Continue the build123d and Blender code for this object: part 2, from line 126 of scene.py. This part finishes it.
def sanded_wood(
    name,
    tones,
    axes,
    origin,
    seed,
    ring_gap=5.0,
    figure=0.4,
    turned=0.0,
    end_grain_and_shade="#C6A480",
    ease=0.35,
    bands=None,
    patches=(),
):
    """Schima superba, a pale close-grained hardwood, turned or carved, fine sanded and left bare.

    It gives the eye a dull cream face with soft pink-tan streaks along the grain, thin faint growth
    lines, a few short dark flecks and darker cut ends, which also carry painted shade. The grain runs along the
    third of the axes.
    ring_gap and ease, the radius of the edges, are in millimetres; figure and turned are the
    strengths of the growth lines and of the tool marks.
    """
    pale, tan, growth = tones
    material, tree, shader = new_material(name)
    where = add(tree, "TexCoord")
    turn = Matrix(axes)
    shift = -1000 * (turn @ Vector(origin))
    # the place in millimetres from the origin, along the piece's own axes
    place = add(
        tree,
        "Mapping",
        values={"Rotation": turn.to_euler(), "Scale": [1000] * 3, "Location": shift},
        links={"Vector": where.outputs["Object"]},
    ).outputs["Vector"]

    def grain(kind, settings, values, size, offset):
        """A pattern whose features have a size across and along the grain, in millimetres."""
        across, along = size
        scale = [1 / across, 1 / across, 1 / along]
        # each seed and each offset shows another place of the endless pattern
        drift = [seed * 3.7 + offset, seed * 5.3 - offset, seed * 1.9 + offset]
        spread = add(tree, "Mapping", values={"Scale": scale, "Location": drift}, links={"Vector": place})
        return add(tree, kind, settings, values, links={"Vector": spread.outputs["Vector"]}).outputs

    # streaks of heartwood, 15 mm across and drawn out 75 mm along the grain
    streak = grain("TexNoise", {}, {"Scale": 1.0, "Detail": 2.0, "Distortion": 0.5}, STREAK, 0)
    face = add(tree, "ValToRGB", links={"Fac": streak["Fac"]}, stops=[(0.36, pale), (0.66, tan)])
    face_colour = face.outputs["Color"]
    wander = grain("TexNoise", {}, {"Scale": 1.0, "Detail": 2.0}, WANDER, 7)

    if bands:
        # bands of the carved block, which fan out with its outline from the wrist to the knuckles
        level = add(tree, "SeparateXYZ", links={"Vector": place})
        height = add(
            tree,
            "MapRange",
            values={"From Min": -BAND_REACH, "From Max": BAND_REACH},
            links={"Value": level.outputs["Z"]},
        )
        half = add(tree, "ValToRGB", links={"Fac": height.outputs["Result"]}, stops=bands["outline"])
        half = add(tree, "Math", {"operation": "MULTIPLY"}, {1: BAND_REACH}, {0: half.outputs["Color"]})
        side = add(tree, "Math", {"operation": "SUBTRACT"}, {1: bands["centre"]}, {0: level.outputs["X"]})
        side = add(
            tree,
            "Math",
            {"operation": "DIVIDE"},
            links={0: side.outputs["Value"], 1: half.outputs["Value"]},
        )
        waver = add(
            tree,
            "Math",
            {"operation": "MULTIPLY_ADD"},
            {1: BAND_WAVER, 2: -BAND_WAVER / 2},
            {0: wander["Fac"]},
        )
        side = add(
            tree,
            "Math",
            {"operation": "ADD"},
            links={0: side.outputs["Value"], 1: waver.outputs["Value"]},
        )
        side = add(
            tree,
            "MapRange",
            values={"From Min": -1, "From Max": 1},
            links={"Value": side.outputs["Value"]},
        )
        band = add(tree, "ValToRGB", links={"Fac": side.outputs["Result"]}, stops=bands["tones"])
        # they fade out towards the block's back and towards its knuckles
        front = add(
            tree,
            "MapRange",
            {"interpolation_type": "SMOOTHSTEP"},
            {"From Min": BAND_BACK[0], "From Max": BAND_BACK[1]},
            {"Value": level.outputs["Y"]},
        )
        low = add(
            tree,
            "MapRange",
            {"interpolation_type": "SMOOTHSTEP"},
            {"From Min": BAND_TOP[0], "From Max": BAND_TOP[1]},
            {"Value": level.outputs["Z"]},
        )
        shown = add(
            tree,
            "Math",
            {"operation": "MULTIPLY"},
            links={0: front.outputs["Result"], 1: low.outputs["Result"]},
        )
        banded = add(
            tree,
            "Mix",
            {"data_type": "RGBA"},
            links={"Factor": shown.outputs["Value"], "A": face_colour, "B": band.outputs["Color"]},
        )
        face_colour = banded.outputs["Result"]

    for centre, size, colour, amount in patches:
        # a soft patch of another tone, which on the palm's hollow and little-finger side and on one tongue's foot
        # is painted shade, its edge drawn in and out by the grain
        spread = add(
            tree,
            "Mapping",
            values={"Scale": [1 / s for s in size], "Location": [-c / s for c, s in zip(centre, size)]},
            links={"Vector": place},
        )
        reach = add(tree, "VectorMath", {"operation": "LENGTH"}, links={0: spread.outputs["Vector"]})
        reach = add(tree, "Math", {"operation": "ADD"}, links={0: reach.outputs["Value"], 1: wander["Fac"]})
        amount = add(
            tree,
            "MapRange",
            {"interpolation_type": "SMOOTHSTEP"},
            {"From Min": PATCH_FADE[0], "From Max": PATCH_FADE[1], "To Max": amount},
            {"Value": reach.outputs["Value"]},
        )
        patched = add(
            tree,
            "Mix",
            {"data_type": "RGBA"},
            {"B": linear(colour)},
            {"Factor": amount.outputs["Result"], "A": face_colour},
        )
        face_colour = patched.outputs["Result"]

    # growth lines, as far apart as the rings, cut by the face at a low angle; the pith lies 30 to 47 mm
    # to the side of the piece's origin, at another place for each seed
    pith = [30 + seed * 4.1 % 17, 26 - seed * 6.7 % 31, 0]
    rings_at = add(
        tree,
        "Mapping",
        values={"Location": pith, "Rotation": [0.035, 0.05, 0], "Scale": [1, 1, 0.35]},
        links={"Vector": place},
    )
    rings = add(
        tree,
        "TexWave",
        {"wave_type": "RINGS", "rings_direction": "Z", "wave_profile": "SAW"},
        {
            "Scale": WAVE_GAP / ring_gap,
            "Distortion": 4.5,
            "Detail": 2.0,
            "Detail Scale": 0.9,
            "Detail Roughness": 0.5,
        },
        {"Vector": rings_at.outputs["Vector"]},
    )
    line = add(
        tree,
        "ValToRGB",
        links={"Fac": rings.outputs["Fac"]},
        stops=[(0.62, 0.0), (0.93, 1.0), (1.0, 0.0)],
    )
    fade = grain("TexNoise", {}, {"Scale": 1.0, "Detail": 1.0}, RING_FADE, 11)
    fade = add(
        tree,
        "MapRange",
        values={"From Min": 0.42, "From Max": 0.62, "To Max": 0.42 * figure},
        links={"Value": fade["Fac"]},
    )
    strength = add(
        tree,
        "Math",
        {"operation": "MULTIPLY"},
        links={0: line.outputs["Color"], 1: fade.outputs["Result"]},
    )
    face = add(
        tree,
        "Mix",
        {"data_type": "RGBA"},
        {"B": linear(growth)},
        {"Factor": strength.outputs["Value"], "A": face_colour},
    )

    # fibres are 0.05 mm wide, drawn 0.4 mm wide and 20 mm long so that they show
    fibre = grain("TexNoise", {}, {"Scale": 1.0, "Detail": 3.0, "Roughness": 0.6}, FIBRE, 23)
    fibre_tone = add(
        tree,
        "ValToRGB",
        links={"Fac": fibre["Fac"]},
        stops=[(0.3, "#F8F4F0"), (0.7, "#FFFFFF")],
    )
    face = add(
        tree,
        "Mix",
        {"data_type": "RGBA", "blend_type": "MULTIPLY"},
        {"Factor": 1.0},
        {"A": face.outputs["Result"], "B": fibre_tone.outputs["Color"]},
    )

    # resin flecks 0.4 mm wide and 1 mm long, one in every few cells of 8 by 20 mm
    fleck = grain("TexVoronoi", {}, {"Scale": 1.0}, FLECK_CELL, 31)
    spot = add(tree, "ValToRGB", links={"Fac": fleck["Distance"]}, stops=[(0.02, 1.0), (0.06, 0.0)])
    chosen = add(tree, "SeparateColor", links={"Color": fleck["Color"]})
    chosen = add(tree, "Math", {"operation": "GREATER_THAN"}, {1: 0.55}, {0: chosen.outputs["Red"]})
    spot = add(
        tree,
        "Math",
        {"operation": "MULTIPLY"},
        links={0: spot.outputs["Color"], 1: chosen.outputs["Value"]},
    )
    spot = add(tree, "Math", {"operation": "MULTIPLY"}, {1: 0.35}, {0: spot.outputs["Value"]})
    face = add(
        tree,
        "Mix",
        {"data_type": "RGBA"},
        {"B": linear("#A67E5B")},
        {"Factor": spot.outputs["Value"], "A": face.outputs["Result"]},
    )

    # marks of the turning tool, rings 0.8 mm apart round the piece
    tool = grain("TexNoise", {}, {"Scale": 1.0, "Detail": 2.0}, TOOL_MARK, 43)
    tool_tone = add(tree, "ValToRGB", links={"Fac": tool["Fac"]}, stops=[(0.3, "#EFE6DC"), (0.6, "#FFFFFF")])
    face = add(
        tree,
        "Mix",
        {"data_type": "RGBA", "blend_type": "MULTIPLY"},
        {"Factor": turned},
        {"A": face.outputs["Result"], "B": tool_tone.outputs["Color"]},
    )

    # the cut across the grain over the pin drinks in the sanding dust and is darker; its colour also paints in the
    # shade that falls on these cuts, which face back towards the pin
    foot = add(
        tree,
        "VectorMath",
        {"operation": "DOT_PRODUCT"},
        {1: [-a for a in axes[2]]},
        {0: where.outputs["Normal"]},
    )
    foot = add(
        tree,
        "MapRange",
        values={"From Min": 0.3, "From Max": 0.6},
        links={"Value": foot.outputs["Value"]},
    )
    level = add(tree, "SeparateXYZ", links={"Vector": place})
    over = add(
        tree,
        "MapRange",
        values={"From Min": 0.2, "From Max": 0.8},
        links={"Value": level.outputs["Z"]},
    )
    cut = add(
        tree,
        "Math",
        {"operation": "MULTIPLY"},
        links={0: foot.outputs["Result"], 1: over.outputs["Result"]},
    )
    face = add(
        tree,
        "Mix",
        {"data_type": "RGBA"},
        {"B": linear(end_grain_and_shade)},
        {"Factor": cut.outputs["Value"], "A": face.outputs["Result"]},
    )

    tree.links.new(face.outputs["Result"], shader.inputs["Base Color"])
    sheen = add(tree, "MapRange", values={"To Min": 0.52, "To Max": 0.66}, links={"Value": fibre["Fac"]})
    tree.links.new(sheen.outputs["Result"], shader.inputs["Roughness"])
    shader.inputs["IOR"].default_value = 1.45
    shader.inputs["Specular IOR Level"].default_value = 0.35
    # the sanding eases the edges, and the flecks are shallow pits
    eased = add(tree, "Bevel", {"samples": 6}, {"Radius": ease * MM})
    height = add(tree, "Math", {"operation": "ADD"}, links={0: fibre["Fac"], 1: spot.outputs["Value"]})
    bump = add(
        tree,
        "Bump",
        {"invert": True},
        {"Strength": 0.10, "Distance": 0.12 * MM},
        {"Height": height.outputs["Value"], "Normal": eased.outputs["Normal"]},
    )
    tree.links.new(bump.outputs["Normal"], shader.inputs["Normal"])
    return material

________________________

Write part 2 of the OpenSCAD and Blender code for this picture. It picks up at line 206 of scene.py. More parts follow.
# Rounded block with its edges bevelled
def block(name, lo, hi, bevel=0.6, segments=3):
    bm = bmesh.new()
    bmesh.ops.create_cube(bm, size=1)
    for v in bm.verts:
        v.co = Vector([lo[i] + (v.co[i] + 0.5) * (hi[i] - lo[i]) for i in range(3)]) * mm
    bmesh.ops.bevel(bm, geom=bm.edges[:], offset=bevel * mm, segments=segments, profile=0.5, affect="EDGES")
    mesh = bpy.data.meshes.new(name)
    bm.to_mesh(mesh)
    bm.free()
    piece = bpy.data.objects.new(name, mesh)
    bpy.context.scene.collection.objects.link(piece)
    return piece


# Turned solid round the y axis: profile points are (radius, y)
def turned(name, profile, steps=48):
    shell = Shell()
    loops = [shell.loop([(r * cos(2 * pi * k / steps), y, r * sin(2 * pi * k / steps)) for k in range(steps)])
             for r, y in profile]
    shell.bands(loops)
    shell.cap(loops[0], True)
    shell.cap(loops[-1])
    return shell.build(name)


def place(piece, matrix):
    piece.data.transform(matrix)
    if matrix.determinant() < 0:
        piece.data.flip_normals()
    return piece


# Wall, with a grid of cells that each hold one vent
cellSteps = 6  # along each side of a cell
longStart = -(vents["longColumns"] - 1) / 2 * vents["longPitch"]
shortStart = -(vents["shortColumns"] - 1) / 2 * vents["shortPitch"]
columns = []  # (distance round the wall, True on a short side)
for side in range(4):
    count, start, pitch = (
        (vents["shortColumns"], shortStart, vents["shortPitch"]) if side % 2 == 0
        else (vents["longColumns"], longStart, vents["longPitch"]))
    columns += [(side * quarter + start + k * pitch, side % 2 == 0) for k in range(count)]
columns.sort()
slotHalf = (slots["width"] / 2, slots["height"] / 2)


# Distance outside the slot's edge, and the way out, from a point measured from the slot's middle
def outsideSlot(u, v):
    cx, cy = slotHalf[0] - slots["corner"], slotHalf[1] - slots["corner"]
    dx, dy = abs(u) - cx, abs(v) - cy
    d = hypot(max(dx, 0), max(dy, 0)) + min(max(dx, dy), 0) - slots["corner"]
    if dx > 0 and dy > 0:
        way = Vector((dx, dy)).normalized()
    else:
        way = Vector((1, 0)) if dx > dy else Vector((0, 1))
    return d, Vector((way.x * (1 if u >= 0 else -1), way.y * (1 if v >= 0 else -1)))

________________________

▶ [What is needed]: Read through the entries and copy every line that includes "Blender".

▶ [Expected output]:
Continue the build123d and Blender code for this object: part 2, from line 126 of scene.py. This part finishes it.
Write part 2 of the OpenSCAD and Blender code for this picture. It picks up at line 206 of scene.py. More parts follow.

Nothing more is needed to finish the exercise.